━━ Dataset section

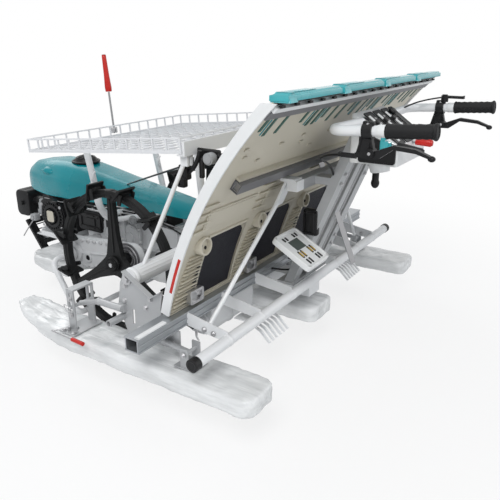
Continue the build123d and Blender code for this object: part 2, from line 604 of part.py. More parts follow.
# Handle column of three channels, its foot plate and its cross arms to the tray's upper guides
column = [block(176, 240, -125, 125, BEAM_Z1, BEAM_Z1 + 10)]
(foot_x, foot_z), (head_x, head_z) = COLUMN_FOOT, COLUMN_HEAD
for y, width in ((95, 50), (0, 40), (-95, 50)):
    column.append(channel_bar((foot_x, y, foot_z), (head_x, y, head_z), width, 30, 2.5))
under_column = block(0, 400, -300, 300, 0, BEAM_Z1)
GUIDE_X0 = 113.0
GUIDE_X1 = 148.0
GUIDE_Z0 = 660.0
GUIDE_Z1 = 692.0
CROSS_HALF = 193.0
cross_arm = block(GUIDE_X0, GUIDE_X1, -CROSS_HALF, CROSS_HALF, GUIDE_Z0, GUIDE_Z1)
column.append(cross_arm - block(GUIDE_X0 + 3, GUIDE_X1 - 3, -250, 250, GUIDE_Z0 + 3, GUIDE_Z1 - 3))
for y in (95, -95):
    column.append(block(48, GUIDE_X0, y - 25, y + 25, GUIDE_Z0 + 4, GUIDE_Z1 - 4))
box_outline = [(-2, 886), (-28, 892), (-150, 806), (-150, 764), (-2, 745)]
control_box = side_plate(box_outline, -BOX_HALF, BOX_HALF)
box_room = offset(make_face(Polyline(*box_outline, close=True)), -BOX_WALL)
box_inside = side_plane(-BOX_HALF + BOX_WALL) * box_room
control_shell = control_box - extrude(box_inside, amount=-2 * (BOX_HALF - BOX_WALL))
nodes["handle_column"] = joined(*column) - under_column - control_box
nodes["control_box"] = control_shell
GATE_Y0 = 125.0
GATE_Y1 = 262.0
gate = side_plate([(178, 511), (45, 436), (56, 417), (189, 492)], GATE_Y0, GATE_Y1)
nodes["lever_gate"] = joined(gate, block(120, 150, 120, GATE_Y0 + 4, 430, 470))

# Stays from the cross arms down to the guard bar's outer plates, and the tray's upper guides
guide_end = CROSS_HALF + SEAT
guide = joined(block(GUIDE_X0, GUIDE_X1, guide_end, guide_end + 44, GUIDE_Z0, GUIDE_Z1),
               block(GUIDE_X0 + 7, GUIDE_X1 + 24, guide_end, guide_end + 44, GUIDE_Z1 - 5, GUIDE_Z1 + 5),
               flat_bar((190, guide_end + 22, 606), (150, guide_end + 22, GUIDE_Z1), 44, 8))
outer_plate = PLATE_YS[2] - PLATE_T / 2 - SEAT
stay = rod((188, 215, 620), (238, outer_plate + 4, 286), 7) - block(200, 280, outer_plate, 600, 240, 340)
nodes["tray_stays"] = pair(joined(guide, stay))

# Handle bars, grips and brake levers
bar_start = Vector(HANDLE_X0, HANDLE_Y, HANDLE_Z0)
line_up = (HANDLE_Z1 - HANDLE_Z0) / (REAR_REACH - HANDLE_X0)


def handle_z(station):
    return HANDLE_Z0 + (station - HANDLE_X0) * line_up


grip_end = REAR_REACH + GRIP_R * abs(line_up) / hypot(1, line_up)
bar_end = grip_end + 4
handle_line = [(-35, BOX_HALF, HANDLE_Z0), (HANDLE_X0, HANDLE_Y, HANDLE_Z0),
               (bar_end, HANDLE_Y, handle_z(bar_end))]
handle = bent_tube(handle_line, 45, HANDLE_R) - bent_tube(handle_line, 45, HANDLE_R - HANDLE_WALL)
nodes["handle_bars"] = pair(handle - block(-60, 60, 0, BOX_HALF, 800, 900))


def on_handle(station):
    return station, HANDLE_Y, handle_z(station)


grip = rod(on_handle(grip_end), on_handle(grip_end + GRIP_L), GRIP_R)
grip -= rod(on_handle(bar_end), on_handle(grip_end + GRIP_L + 20), HANDLE_R)
nodes["grips"] = pair(grip)
bar_line = rod(on_handle(-200), on_handle(-60), HANDLE_R)
clamp = rod(on_handle(-148), on_handle(-122), HANDLE_R + 7)
lever_arm = side_plate([(-124, 862), (-144, 862), (-140, 812), (-120, 810)], HANDLE_Y - 8, HANDLE_Y + 8)
lever_blade = side_plate([(-104, 804), (-104, 816), (-160, 825), (-205, 843), (-262, 838), (-302, 823),
                          (-306, 815), (-262, 828), (-205, 832), (-170, 806)], HANDLE_Y - 8, HANDLE_Y + 8)
nodes["brake_levers"] = pair(joined(clamp, lever_arm, lever_blade) - bar_line)


# Tray: a curved sheet with lane walls, side plates, rails, screens and stoppers
def circle_centre(a, b, c):
    d = 2 * (a[0] * (b[1] - c[1]) + b[0] * (c[1] - a[1]) + c[0] * (a[1] - b[1]))
    sa, sb, sc = (p[0] ** 2 + p[1] ** 2 for p in (a, b, c))
    x = (sa * (b[1] - c[1]) + sb * (c[1] - a[1]) + sc * (a[1] - b[1])) / d
    z = (sa * (c[0] - b[0]) + sb * (a[0] - c[0]) + sc * (b[0] - a[0])) / d
    return x, z


TRAY_C = circle_centre(TRAY_TOP, TRAY_MID, TRAY_FOOT)
TRAY_R = hypot(TRAY_TOP[0] - TRAY_C[0], TRAY_TOP[1] - TRAY_C[1])


def angle_at(z):
    return asin((z - TRAY_C[1]) / TRAY_R)


TOP_ANGLE = angle_at(TRAY_TOP[1])
FOOT_ANGLE = angle_at(TRAY_FOOT[1])


def on_tray(angle, rise):
    r = TRAY_R + rise
    return TRAY_C[0] + r * cos(angle), TRAY_C[1] + r * sin(angle)


def tray_band(rise0, rise1, angle0, angle1, y0, y1):
    middle = (angle0 + angle1) / 2
    inner = ThreePointArc(*(on_tray(a, rise0) for a in (angle0, middle, angle1)))
    outer = ThreePointArc(*(on_tray(a, rise1) for a in (angle0, middle, angle1)))
    ends = [Line(inner @ 0, outer @ 0), Line(inner @ 1, outer @ 1)]
    return extrude(side_plane(y0) * make_face([inner, outer, *ends]), amount=-(y1 - y0))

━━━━

Which lines contain the word "from"? Return each of them.

→ **Exercise output**
Continue the build123d and Blender code for this object: part 2, from line 604 of part.py. More parts follow.
# Stays from the cross arms down to the guard bar's outer plates, and the tray's upper guides